Researchers from MIT and Australian National University has developed a new technology to upgrade the Advanced Laser Interferometer Gravitational-Wave Observatory (LIGO). It will help LIGO to become more sensitive to gravitational waves and detect around 1,000 mergers of massive black holes annually.
Scientists have injected the newly squeezed vacuum source into the LIGO detector which will help in finding gravitational waves that are far weaker and are near to impossible to find. The study of this waves can be very helpful for scientists as it will help them find relevant cataclysmic astrophysical events that occurred due to black holes and neutron stars.

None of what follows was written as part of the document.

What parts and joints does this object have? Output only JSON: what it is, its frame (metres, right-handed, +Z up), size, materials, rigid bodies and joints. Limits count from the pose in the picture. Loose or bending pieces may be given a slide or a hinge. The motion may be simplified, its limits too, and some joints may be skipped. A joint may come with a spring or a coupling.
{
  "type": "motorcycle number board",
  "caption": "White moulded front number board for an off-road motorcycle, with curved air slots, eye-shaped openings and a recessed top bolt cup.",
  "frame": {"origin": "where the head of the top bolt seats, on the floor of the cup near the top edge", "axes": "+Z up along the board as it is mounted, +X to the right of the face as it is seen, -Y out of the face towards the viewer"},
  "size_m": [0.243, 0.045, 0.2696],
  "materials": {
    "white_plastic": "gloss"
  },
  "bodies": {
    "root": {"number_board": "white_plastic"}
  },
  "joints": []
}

In recent time, LIGO has already detected two black-hole binary stars in a range of masses. Daniel Holz, an assistant professor of physics and astronomy at the University of Chicago, believes that this latest development will help them to discover black holes in the due time. Albert Einstein first predicted the theory of black holes in his general theory of relativity.

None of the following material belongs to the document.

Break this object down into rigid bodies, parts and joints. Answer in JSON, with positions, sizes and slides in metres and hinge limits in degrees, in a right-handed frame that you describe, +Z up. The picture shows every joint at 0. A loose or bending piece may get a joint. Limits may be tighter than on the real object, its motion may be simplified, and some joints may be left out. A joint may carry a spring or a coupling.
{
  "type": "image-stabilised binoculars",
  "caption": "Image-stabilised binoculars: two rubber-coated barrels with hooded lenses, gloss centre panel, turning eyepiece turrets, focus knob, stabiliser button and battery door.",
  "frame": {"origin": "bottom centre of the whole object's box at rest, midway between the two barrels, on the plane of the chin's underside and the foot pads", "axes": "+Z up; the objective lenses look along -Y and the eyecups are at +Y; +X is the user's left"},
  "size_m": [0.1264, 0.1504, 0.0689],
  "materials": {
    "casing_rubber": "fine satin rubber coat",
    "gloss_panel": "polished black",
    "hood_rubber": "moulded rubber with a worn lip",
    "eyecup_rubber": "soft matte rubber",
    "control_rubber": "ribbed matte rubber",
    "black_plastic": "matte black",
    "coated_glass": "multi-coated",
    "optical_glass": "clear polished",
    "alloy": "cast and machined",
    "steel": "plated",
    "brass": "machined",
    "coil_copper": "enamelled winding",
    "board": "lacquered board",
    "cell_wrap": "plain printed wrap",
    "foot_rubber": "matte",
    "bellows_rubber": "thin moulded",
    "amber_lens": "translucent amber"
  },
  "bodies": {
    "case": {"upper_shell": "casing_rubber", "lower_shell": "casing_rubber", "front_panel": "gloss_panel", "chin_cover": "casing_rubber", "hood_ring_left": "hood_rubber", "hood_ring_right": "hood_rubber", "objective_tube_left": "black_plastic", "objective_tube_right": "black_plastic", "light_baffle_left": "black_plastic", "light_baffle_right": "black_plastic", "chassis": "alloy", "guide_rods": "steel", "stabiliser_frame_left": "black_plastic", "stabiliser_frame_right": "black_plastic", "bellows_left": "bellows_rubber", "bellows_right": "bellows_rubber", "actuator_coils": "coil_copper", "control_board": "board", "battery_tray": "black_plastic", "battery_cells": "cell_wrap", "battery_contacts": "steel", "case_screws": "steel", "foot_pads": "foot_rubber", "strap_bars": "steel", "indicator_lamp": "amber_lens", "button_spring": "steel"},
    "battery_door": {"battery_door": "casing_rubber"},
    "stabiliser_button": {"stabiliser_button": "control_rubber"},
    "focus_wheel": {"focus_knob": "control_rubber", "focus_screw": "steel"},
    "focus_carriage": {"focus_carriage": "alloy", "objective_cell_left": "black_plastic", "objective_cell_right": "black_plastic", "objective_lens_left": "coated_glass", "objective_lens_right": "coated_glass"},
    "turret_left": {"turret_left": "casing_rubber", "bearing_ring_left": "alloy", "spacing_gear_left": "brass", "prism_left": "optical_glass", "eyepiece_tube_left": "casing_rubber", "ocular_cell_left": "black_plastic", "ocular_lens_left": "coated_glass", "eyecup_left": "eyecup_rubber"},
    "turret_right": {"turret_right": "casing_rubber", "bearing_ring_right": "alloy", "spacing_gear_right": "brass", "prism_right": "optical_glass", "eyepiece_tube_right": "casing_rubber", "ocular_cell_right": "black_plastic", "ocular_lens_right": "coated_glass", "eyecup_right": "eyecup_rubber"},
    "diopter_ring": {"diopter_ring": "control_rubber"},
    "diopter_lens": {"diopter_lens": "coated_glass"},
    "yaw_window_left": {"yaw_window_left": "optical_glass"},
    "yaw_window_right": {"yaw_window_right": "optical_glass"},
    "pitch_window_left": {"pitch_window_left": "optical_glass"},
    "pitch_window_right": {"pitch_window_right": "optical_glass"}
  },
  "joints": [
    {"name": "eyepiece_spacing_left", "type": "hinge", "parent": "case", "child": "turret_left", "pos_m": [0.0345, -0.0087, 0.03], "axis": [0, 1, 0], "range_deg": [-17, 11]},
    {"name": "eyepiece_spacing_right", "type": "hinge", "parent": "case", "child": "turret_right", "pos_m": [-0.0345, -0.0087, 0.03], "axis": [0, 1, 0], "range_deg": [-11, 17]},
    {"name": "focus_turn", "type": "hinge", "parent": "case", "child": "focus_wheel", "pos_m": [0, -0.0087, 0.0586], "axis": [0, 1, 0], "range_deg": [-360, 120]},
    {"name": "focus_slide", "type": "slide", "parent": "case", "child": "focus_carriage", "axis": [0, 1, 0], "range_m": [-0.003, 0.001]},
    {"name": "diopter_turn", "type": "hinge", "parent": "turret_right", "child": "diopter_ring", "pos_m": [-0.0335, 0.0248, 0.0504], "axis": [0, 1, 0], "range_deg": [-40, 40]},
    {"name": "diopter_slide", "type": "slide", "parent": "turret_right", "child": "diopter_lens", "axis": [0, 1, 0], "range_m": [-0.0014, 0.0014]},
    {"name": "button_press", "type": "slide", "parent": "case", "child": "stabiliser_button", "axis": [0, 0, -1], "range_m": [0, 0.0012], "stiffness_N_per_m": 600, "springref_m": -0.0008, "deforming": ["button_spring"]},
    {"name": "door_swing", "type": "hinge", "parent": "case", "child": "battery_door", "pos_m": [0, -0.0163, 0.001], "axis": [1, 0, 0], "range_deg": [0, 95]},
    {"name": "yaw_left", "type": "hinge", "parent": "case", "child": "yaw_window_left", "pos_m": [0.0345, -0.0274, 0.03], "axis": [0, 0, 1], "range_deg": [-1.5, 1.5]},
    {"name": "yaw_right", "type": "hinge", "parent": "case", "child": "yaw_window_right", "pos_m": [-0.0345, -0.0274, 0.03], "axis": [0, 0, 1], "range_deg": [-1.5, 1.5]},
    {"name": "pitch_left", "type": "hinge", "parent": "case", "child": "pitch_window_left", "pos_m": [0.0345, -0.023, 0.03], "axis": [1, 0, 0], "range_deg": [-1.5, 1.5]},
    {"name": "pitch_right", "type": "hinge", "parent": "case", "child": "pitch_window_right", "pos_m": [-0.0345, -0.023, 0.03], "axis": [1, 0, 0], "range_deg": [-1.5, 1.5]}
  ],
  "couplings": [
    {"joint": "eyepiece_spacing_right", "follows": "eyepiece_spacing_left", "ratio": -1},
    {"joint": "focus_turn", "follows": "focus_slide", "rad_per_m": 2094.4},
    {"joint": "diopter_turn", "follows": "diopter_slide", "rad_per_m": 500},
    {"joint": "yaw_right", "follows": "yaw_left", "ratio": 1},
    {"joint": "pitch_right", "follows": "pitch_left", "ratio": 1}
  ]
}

The collision of two black holes was detected last year in September. The merger of these two black hole had masses ranging from 20 to 80 times more than the Sun. In the coming times, LIGO will undergo more up gradation and by 2020, it will reach its design sensitivity. But it would be near to impossible for LIGO to detect the black holes that merged quite early and quickly. But if black holes combined 11 billion years after the Big Bang and survived for a longer period then LIGO would be able to detect the gravitational waves.

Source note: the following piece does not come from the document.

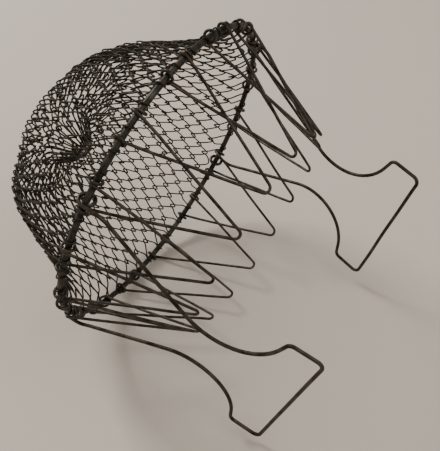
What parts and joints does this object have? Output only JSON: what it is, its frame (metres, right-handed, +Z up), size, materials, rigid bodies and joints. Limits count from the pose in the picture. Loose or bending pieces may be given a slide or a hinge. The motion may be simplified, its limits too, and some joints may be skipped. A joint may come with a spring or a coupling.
{
  "type": "wire mesh basket",
  "caption": "Collapsible round basket of linked wire mesh with a rim ring, a crown of hinged hairpin loops that fold over the mouth, and hinged bail handles.",
  "frame": {"origin": "point on the mouth's axis, in the plane that the flattened bottom of the net rests on; the centre of the bottom of the bounding box", "axes": "+Z up along the mouth's axis towards the open mouth; the two handles stand at +X and -X; the net's bottom sags towards +Y"},
  "size_m": [0.2268, 0.2268, 0.2303],
  "materials": {
    "rim_steel": "dark oxidised",
    "net_wire": "dark oxidised, worn",
    "hairpin_wire": "dark oxidised",
    "handle_wire": "dark oxidised"
  },
  "bodies": {
    "basket": {"rim_ring": "rim_steel", "gather_ring": "rim_steel", "net_row_01": "net_wire", "net_row_02": "net_wire", "net_row_03": "net_wire", "net_row_04": "net_wire", "net_row_05": "net_wire", "net_row_06": "net_wire", "net_row_07": "net_wire", "net_row_08": "net_wire", "net_row_09": "net_wire", "net_row_10": "net_wire", "net_row_11": "net_wire", "net_row_12": "net_wire", "net_row_13": "net_wire", "net_row_14": "net_wire", "net_row_15": "net_wire", "net_row_16": "net_wire", "net_row_17": "net_wire", "net_row_18": "net_wire"},
    "hairpin_01": {"hairpin_01": "hairpin_wire"},
    "hairpin_02": {"hairpin_02": "hairpin_wire"},
    "hairpin_03": {"hairpin_03": "hairpin_wire"},
    "hairpin_04": {"hairpin_04": "hairpin_wire"},
    "hairpin_05": {"hairpin_05": "hairpin_wire"},
    "hairpin_06": {"hairpin_06": "hairpin_wire"},
    "hairpin_07": {"hairpin_07": "hairpin_wire"},
    "hairpin_08": {"hairpin_08": "hairpin_wire"},
    "hairpin_09": {"hairpin_09": "hairpin_wire"},
    "hairpin_10": {"hairpin_10": "hairpin_wire"},
    "hairpin_11": {"hairpin_11": "hairpin_wire"},
    "hairpin_12": {"hairpin_12": "hairpin_wire"},
    "hairpin_13": {"hairpin_13": "hairpin_wire"},
    "hairpin_14": {"hairpin_14": "hairpin_wire"},
    "hairpin_15": {"hairpin_15": "hairpin_wire"},
    "hairpin_16": {"hairpin_16": "hairpin_wire"},
    "handle_right": {"handle_right": "handle_wire"},
    "handle_left": {"handle_left": "handle_wire"}
  },
  "joints": [
    {"name": "hairpin_01_fold", "type": "hinge", "parent": "basket", "child": "hairpin_01", "pos_m": [0.10587, 0, 0.082], "axis": [0, -1, 0], "range_deg": [0, 50]},
    {"name": "hairpin_02_fold", "type": "hinge", "parent": "basket", "child": "hairpin_02", "pos_m": [0.09781, 0.04052, 0.082], "axis": [0.3827, -0.9239, 0], "range_deg": [0, 50]},
    {"name": "hairpin_03_fold", "type": "hinge", "parent": "basket", "child": "hairpin_03", "pos_m": [0.07486, 0.07486, 0.082], "axis": [0.7071, -0.7071, 0], "range_deg": [0, 50]},
    {"name": "hairpin_04_fold", "type": "hinge", "parent": "basket", "child": "hairpin_04", "pos_m": [0.04052, 0.09781, 0.082], "axis": [0.9239, -0.3827, 0], "range_deg": [0, 50]},
    {"name": "hairpin_05_fold", "type": "hinge", "parent": "basket", "child": "hairpin_05", "pos_m": [0, 0.10587, 0.082], "axis": [1, 0, 0], "range_deg": [0, 50]},
    {"name": "hairpin_06_fold", "type": "hinge", "parent": "basket", "child": "hairpin_06", "pos_m": [-0.04052, 0.09781, 0.082], "axis": [0.9239, 0.3827, 0], "range_deg": [0, 50]},
    {"name": "hairpin_07_fold", "type": "hinge", "parent": "basket", "child": "hairpin_07", "pos_m": [-0.07486, 0.07486, 0.082], "axis": [0.7071, 0.7071, 0], "range_deg": [0, 50]},
    {"name": "hairpin_08_fold", "type": "hinge", "parent": "basket", "child": "hairpin_08", "pos_m": [-0.09781, 0.04052, 0.082], "axis": [0.3827, 0.9239, 0], "range_deg": [0, 50]},
    {"name": "hairpin_09_fold", "type": "hinge", "parent": "basket", "child": "hairpin_09", "pos_m": [-0.10587, 0, 0.082], "axis": [0, 1, 0], "range_deg": [0, 50]},
    {"name": "hairpin_10_fold", "type": "hinge", "parent": "basket", "child": "hairpin_10", "pos_m": [-0.09781, -0.04052, 0.082], "axis": [-0.3827, 0.9239, 0], "range_deg": [0, 50]},
    {"name": "hairpin_11_fold", "type": "hinge", "parent": "basket", "child": "hairpin_11", "pos_m": [-0.07486, -0.07486, 0.082], "axis": [-0.7071, 0.7071, 0], "range_deg": [0, 50]},
    {"name": "hairpin_12_fold", "type": "hinge", "parent": "basket", "child": "hairpin_12", "pos_m": [-0.04052, -0.09781, 0.082], "axis": [-0.9239, 0.3827, 0], "range_deg": [0, 50]},
    {"name": "hairpin_13_fold", "type": "hinge", "parent": "basket", "child": "hairpin_13", "pos_m": [0, -0.10587, 0.082], "axis": [-1, 0, 0], "range_deg": [0, 50]},
    {"name": "hairpin_14_fold", "type": "hinge", "parent": "basket", "child": "hairpin_14", "pos_m": [0.04052, -0.09781, 0.082], "axis": [-0.9239, -0.3827, 0], "range_deg": [0, 50]},
    {"name": "hairpin_15_fold", "type": "hinge", "parent": "basket", "child": "hairpin_15", "pos_m": [0.07486, -0.07486, 0.082], "axis": [-0.7071, -0.7071, 0], "range_deg": [0, 50]},
    {"name": "hairpin_16_fold", "type": "hinge", "parent": "basket", "child": "hairpin_16", "pos_m": [0.09781, -0.04052, 0.082], "axis": [-0.3827, -0.9239, 0], "range_deg": [0, 50]},
    {"name": "handle_right_swing", "type": "hinge", "parent": "basket", "child": "handle_right", "pos_m": [0.09277, 0, 0.082], "axis": [0, 1, 0], "range_deg": [-7, 168]},
    {"name": "handle_left_swing", "type": "hinge", "parent": "basket", "child": "handle_left", "pos_m": [-0.09277, 0, 0.082], "axis": [0, -1, 0], "range_deg": [0, 178]}
  ],
  "couplings": [
    {"joint": "hairpin_02_fold", "follows": "hairpin_01_fold", "ratio": 1},
    {"joint": "hairpin_03_fold", "follows": "hairpin_01_fold", "ratio": 1},
    {"joint": "hairpin_04_fold", "follows": "hairpin_01_fold", "ratio": 1},
    {"joint": "hairpin_05_fold", "follows": "hairpin_01_fold", "ratio": 1},
    {"joint": "hairpin_06_fold", "follows": "hairpin_01_fold", "ratio": 1},
    {"joint": "hairpin_07_fold", "follows": "hairpin_01_fold", "ratio": 1},
    {"joint": "hairpin_08_fold", "follows": "hairpin_01_fold", "ratio": 1},
    {"joint": "hairpin_09_fold", "follows": "hairpin_01_fold", "ratio": 1},
    {"joint": "hairpin_10_fold", "follows": "hairpin_01_fold", "ratio": 1},
    {"joint": "hairpin_11_fold", "follows": "hairpin_01_fold", "ratio": 1},
    {"joint": "hairpin_12_fold", "follows": "hairpin_01_fold", "ratio": 1},
    {"joint": "hairpin_13_fold", "follows": "hairpin_01_fold", "ratio": 1},
    {"joint": "hairpin_14_fold", "follows": "hairpin_01_fold", "ratio": 1},
    {"joint": "hairpin_15_fold", "follows": "hairpin_01_fold", "ratio": 1},
    {"joint": "hairpin_16_fold", "follows": "hairpin_01_fold", "ratio": 1}
  ]
}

Talking about this latest development, Nergis Mavalvala, MIT Kavli Institute for Astrophysics and Space Research said –
Many processes in the universe are dark, and there is no presence of light of any color. But many of this involve gravity so it will be possible for us to observe the universe through gravity.
In the future, researchers have planned to install the new vacuum to the Advanced LIGO. Once the process is implemented, it will help the scientists detect the faint ripples in the space and assist them in understanding the composition of neutron stars.